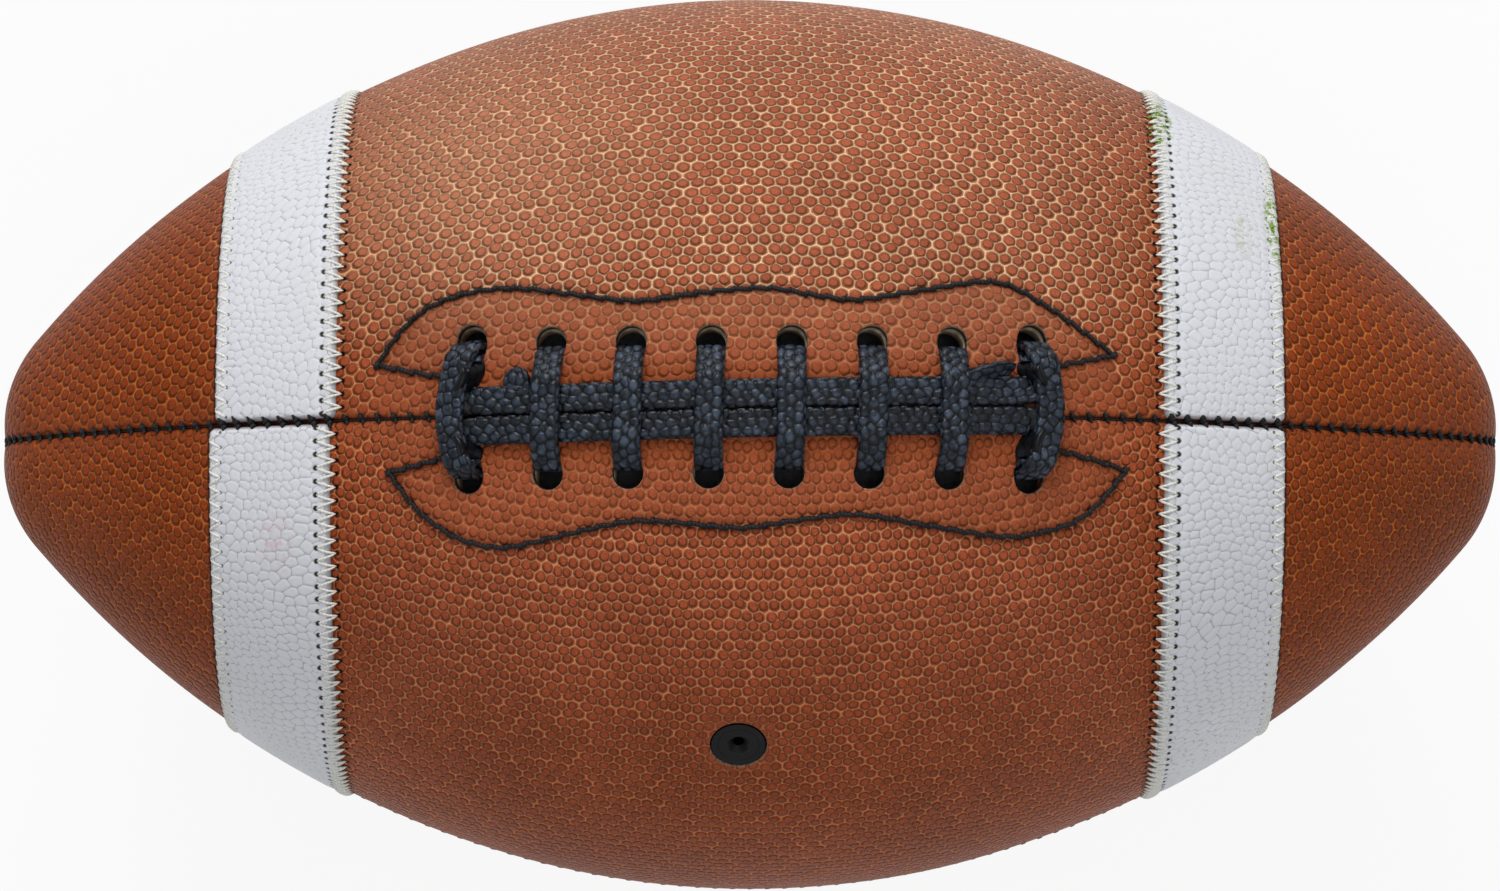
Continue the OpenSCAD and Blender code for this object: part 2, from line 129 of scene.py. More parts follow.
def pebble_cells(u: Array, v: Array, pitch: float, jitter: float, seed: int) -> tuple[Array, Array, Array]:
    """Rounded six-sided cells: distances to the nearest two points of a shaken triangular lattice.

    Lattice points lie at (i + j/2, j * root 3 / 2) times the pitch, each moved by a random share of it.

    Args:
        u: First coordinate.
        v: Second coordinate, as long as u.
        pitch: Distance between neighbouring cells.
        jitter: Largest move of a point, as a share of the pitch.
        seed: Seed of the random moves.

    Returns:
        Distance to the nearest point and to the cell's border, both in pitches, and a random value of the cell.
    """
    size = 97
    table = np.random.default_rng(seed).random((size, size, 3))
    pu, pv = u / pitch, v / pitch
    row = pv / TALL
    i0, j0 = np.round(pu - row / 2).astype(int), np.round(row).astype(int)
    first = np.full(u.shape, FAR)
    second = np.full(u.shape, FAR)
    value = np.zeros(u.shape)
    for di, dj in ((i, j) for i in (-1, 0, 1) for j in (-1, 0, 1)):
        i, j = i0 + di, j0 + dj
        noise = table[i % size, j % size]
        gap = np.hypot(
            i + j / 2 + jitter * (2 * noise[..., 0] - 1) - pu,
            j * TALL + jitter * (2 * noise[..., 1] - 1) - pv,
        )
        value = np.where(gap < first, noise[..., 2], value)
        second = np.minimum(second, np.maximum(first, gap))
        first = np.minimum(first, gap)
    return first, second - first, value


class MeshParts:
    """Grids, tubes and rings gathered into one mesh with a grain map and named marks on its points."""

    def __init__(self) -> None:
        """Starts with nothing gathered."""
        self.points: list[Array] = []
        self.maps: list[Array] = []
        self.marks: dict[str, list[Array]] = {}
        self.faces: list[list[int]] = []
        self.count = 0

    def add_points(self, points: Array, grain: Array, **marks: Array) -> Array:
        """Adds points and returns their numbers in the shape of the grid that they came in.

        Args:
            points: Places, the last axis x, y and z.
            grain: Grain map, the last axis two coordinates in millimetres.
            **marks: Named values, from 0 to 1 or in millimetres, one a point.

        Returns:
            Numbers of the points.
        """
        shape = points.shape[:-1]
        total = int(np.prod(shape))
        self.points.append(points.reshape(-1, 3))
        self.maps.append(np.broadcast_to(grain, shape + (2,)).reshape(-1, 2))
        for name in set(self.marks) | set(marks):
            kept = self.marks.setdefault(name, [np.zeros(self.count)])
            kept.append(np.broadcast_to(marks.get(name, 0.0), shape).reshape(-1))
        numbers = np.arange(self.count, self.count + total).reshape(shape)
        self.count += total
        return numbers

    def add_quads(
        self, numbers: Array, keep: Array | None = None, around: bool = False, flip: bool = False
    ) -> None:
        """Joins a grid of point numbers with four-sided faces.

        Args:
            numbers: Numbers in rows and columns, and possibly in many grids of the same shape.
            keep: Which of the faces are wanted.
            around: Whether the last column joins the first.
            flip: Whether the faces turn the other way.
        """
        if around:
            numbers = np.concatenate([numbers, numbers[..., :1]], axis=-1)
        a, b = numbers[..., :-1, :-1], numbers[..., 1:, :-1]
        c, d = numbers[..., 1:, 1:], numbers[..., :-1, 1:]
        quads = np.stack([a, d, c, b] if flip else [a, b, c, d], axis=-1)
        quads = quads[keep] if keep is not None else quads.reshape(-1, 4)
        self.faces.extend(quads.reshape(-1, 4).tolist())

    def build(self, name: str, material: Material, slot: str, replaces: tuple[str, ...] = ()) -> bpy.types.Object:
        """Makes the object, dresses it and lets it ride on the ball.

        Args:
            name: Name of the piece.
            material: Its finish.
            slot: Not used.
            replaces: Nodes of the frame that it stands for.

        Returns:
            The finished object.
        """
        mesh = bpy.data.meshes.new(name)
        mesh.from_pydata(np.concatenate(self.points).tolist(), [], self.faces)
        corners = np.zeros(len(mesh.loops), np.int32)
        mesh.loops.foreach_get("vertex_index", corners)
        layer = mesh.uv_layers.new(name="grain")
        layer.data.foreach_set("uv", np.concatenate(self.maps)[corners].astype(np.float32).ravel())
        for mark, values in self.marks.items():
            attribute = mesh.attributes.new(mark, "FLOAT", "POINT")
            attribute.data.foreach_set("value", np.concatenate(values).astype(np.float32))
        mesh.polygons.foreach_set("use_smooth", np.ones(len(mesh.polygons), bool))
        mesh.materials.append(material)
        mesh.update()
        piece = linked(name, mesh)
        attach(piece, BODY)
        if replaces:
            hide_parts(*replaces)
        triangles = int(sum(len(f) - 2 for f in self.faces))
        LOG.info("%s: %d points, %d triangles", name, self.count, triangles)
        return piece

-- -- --

• [TASK TO COMPLETE]:
Give back exactly the material above from its opening line to the line bearing "seed: Seed of the random moves.".

• [EXPECTED ANSWER]:
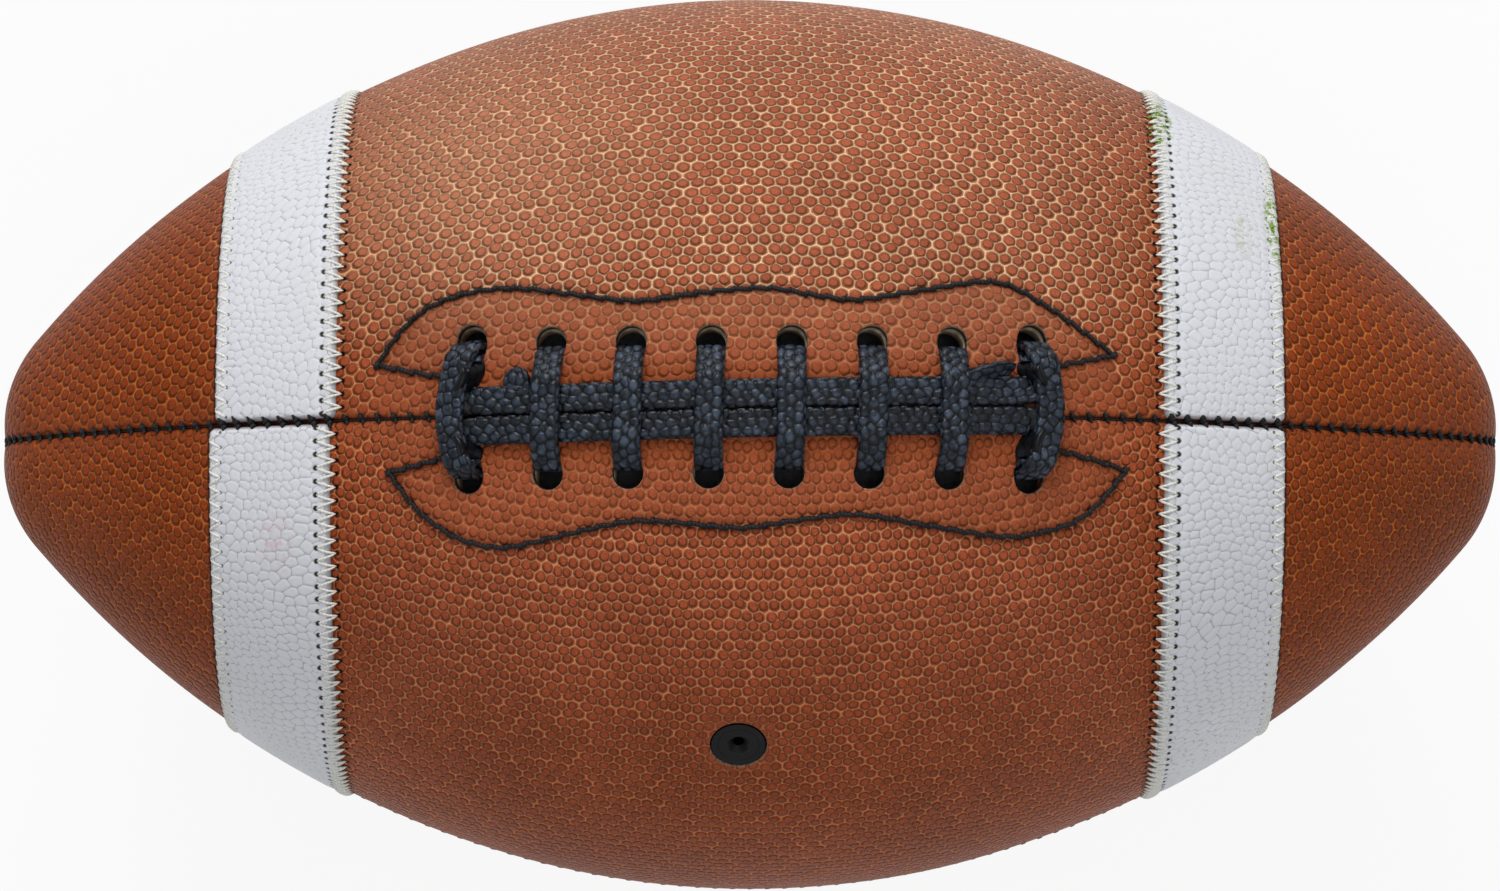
Continue the OpenSCAD and Blender code for this object: part 2, from line 129 of scene.py. More parts follow.
def pebble_cells(u: Array, v: Array, pitch: float, jitter: float, seed: int) -> tuple[Array, Array, Array]:
    """Rounded six-sided cells: distances to the nearest two points of a shaken triangular lattice.

    Lattice points lie at (i + j/2, j * root 3 / 2) times the pitch, each moved by a random share of it.

    Args:
        u: First coordinate.
        v: Second coordinate, as long as u.
        pitch: Distance between neighbouring cells.
        jitter: Largest move of a point, as a share of the pitch.
        seed: Seed of the random moves.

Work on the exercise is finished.